▶ Dataset records:
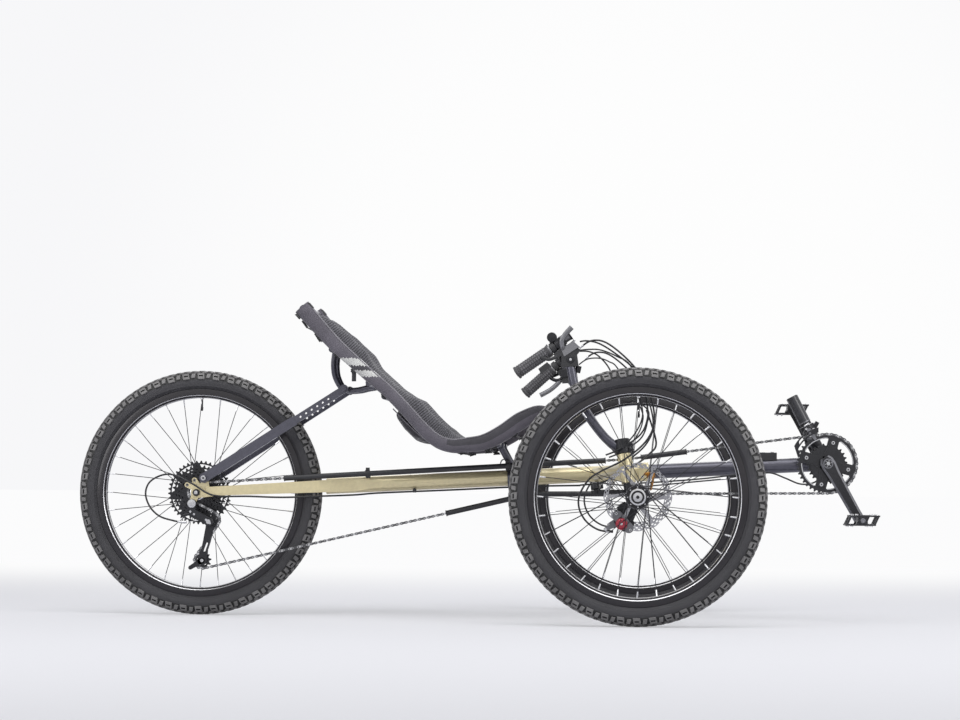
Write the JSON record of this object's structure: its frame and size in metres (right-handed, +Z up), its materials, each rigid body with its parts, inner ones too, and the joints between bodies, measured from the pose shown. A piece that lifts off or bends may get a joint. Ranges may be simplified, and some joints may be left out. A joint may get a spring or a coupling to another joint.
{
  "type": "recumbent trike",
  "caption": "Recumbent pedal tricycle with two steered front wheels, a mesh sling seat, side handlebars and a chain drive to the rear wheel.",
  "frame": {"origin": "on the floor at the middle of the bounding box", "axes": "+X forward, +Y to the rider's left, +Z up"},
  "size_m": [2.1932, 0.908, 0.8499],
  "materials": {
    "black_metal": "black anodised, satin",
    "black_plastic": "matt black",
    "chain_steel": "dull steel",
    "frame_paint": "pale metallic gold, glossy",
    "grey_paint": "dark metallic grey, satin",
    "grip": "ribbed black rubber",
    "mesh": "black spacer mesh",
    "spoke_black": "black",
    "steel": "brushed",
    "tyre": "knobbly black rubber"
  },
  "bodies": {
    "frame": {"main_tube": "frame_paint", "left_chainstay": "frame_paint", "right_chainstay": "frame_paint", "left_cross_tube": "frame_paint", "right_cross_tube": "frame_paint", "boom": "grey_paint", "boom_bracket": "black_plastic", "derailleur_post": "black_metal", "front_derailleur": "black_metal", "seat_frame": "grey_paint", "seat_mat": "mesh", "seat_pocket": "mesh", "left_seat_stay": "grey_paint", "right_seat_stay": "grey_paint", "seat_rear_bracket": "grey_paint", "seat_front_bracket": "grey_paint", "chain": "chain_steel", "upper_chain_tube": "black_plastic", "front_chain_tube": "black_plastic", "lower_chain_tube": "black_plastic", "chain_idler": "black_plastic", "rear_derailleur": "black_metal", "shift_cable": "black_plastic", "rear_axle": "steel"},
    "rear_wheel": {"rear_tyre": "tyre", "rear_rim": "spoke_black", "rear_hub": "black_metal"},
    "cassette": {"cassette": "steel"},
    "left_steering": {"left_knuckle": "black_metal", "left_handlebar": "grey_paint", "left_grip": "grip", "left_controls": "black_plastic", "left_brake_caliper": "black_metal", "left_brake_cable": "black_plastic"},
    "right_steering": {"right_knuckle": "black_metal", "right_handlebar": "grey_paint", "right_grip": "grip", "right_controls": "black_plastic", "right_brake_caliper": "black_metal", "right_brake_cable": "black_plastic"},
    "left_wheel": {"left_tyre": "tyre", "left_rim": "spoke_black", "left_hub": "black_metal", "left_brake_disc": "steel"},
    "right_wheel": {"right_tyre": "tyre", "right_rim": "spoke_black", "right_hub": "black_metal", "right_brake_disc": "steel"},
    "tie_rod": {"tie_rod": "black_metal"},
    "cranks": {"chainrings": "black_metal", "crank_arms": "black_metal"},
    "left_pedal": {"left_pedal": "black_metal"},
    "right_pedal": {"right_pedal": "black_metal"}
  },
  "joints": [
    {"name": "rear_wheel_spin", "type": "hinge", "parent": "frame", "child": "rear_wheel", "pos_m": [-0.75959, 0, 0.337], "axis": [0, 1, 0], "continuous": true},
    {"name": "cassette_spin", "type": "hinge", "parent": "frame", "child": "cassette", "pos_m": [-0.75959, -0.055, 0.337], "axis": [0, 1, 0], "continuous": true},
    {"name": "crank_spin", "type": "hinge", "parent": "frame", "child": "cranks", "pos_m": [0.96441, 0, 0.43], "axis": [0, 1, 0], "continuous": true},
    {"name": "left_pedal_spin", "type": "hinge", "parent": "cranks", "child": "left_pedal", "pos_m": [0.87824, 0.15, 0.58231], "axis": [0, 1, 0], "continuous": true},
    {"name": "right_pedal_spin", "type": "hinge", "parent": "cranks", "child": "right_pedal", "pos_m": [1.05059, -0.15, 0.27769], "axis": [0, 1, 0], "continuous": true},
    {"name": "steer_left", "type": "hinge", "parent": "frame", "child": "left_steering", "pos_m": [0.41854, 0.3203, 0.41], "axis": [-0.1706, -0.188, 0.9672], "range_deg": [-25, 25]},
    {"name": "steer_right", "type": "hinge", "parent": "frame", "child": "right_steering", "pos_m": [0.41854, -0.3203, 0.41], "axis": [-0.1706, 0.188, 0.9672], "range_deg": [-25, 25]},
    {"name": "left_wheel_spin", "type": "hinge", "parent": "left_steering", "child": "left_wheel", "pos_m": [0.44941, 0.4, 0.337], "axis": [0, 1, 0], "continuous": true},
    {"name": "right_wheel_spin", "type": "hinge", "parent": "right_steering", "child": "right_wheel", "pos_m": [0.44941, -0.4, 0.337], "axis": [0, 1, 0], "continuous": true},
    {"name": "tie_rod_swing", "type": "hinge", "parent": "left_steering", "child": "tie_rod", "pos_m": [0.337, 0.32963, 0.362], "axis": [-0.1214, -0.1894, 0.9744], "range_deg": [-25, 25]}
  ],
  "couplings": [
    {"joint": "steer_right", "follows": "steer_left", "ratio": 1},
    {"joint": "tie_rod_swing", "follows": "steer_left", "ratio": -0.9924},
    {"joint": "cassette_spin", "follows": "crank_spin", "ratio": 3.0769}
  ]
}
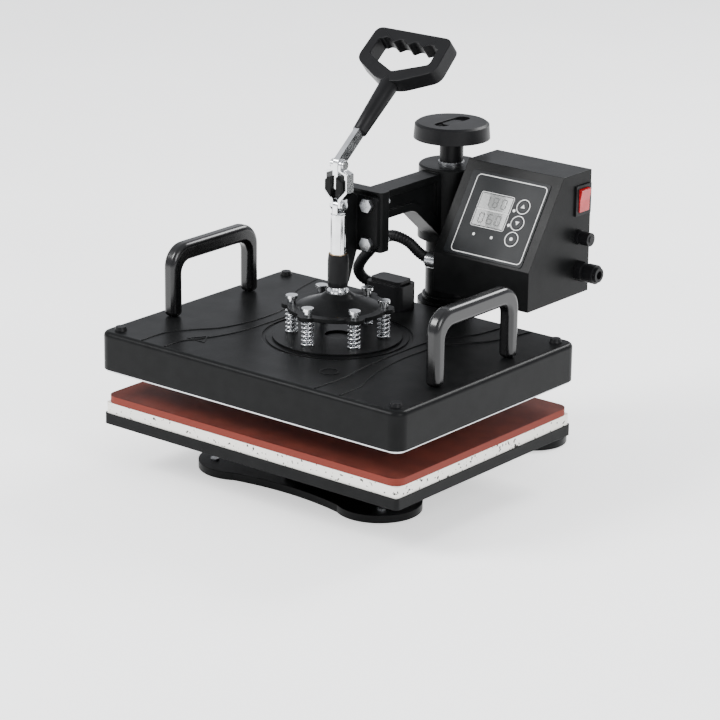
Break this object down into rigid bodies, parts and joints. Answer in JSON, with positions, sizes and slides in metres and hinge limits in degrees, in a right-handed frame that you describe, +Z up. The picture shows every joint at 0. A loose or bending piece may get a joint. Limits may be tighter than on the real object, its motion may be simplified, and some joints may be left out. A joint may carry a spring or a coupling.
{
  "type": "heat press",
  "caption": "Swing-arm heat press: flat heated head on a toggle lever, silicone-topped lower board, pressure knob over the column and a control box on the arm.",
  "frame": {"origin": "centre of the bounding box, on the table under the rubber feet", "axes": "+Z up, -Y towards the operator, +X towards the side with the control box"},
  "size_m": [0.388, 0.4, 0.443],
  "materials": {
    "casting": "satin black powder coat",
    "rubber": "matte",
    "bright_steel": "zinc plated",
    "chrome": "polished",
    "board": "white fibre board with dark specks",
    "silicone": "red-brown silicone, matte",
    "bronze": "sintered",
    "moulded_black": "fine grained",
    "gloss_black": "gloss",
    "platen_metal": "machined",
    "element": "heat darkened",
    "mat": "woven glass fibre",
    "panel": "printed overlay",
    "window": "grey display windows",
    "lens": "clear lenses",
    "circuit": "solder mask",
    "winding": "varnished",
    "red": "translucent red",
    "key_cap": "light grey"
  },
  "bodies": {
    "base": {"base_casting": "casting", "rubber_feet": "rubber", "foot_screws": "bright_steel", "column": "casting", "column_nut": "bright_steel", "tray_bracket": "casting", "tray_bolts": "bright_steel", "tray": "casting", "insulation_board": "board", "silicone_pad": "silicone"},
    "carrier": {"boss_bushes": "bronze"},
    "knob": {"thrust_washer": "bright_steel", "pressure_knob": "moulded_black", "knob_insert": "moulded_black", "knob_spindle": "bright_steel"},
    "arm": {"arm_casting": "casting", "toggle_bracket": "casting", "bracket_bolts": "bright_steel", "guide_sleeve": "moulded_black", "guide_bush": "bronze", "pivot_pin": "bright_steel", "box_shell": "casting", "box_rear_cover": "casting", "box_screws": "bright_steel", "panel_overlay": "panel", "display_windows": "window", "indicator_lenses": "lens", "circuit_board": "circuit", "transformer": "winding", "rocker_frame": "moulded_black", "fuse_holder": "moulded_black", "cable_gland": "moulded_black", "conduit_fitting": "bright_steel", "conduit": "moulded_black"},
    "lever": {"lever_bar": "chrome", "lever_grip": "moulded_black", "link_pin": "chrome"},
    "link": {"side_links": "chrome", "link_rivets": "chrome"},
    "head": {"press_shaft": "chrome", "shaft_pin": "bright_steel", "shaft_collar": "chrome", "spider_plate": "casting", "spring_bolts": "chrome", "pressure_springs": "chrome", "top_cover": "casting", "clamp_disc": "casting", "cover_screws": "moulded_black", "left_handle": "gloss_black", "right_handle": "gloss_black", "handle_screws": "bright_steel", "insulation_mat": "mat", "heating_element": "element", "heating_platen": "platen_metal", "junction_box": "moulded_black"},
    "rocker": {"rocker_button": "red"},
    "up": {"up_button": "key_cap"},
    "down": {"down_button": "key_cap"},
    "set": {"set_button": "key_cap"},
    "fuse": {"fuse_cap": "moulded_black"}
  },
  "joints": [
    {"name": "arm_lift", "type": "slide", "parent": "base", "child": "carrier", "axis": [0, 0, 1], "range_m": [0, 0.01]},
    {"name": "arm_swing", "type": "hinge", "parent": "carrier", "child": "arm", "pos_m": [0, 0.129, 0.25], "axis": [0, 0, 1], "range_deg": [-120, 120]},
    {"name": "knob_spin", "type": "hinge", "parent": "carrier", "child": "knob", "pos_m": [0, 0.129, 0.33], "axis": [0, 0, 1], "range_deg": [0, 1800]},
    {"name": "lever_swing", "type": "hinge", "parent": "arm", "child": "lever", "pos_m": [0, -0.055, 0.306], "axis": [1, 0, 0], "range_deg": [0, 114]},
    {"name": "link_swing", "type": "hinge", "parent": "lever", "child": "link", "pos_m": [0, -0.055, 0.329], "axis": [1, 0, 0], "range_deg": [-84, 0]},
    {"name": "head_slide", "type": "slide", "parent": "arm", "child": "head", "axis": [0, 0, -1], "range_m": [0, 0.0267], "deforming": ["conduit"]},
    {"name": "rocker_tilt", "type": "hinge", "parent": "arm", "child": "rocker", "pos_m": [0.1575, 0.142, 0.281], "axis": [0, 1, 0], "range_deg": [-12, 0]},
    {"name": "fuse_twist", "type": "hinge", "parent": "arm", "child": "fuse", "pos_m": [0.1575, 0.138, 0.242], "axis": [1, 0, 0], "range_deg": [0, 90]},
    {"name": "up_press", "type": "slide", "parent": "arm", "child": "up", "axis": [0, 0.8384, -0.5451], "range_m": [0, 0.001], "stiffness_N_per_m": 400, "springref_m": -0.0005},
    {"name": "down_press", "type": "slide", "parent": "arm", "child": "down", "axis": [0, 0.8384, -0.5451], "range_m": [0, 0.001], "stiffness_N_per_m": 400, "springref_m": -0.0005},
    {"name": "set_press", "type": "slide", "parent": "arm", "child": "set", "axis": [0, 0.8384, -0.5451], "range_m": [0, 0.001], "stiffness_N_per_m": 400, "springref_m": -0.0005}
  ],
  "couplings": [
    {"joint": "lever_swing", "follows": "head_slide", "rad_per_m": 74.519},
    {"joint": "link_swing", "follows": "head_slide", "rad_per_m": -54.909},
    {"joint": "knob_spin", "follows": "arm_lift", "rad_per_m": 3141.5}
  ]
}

▶ Task prompt: Make a list of all lines in the data that contain "metres".

▶ Task response:
Write the JSON record of this object's structure: its frame and size in metres (right-handed, +Z up), its materials, each rigid body with its parts, inner ones too, and the joints between bodies, measured from the pose shown. A piece that lifts off or bends may get a joint. Ranges may be simplified, and some joints may be left out. A joint may get a spring or a coupling to another joint.
Break this object down into rigid bodies, parts and joints. Answer in JSON, with positions, sizes and slides in metres and hinge limits in degrees, in a right-handed frame that you describe, +Z up. The picture shows every joint at 0. A loose or bending piece may get a joint. Limits may be tighter than on the real object, its motion may be simplified, and some joints may be left out. A joint may carry a spring or a coupling.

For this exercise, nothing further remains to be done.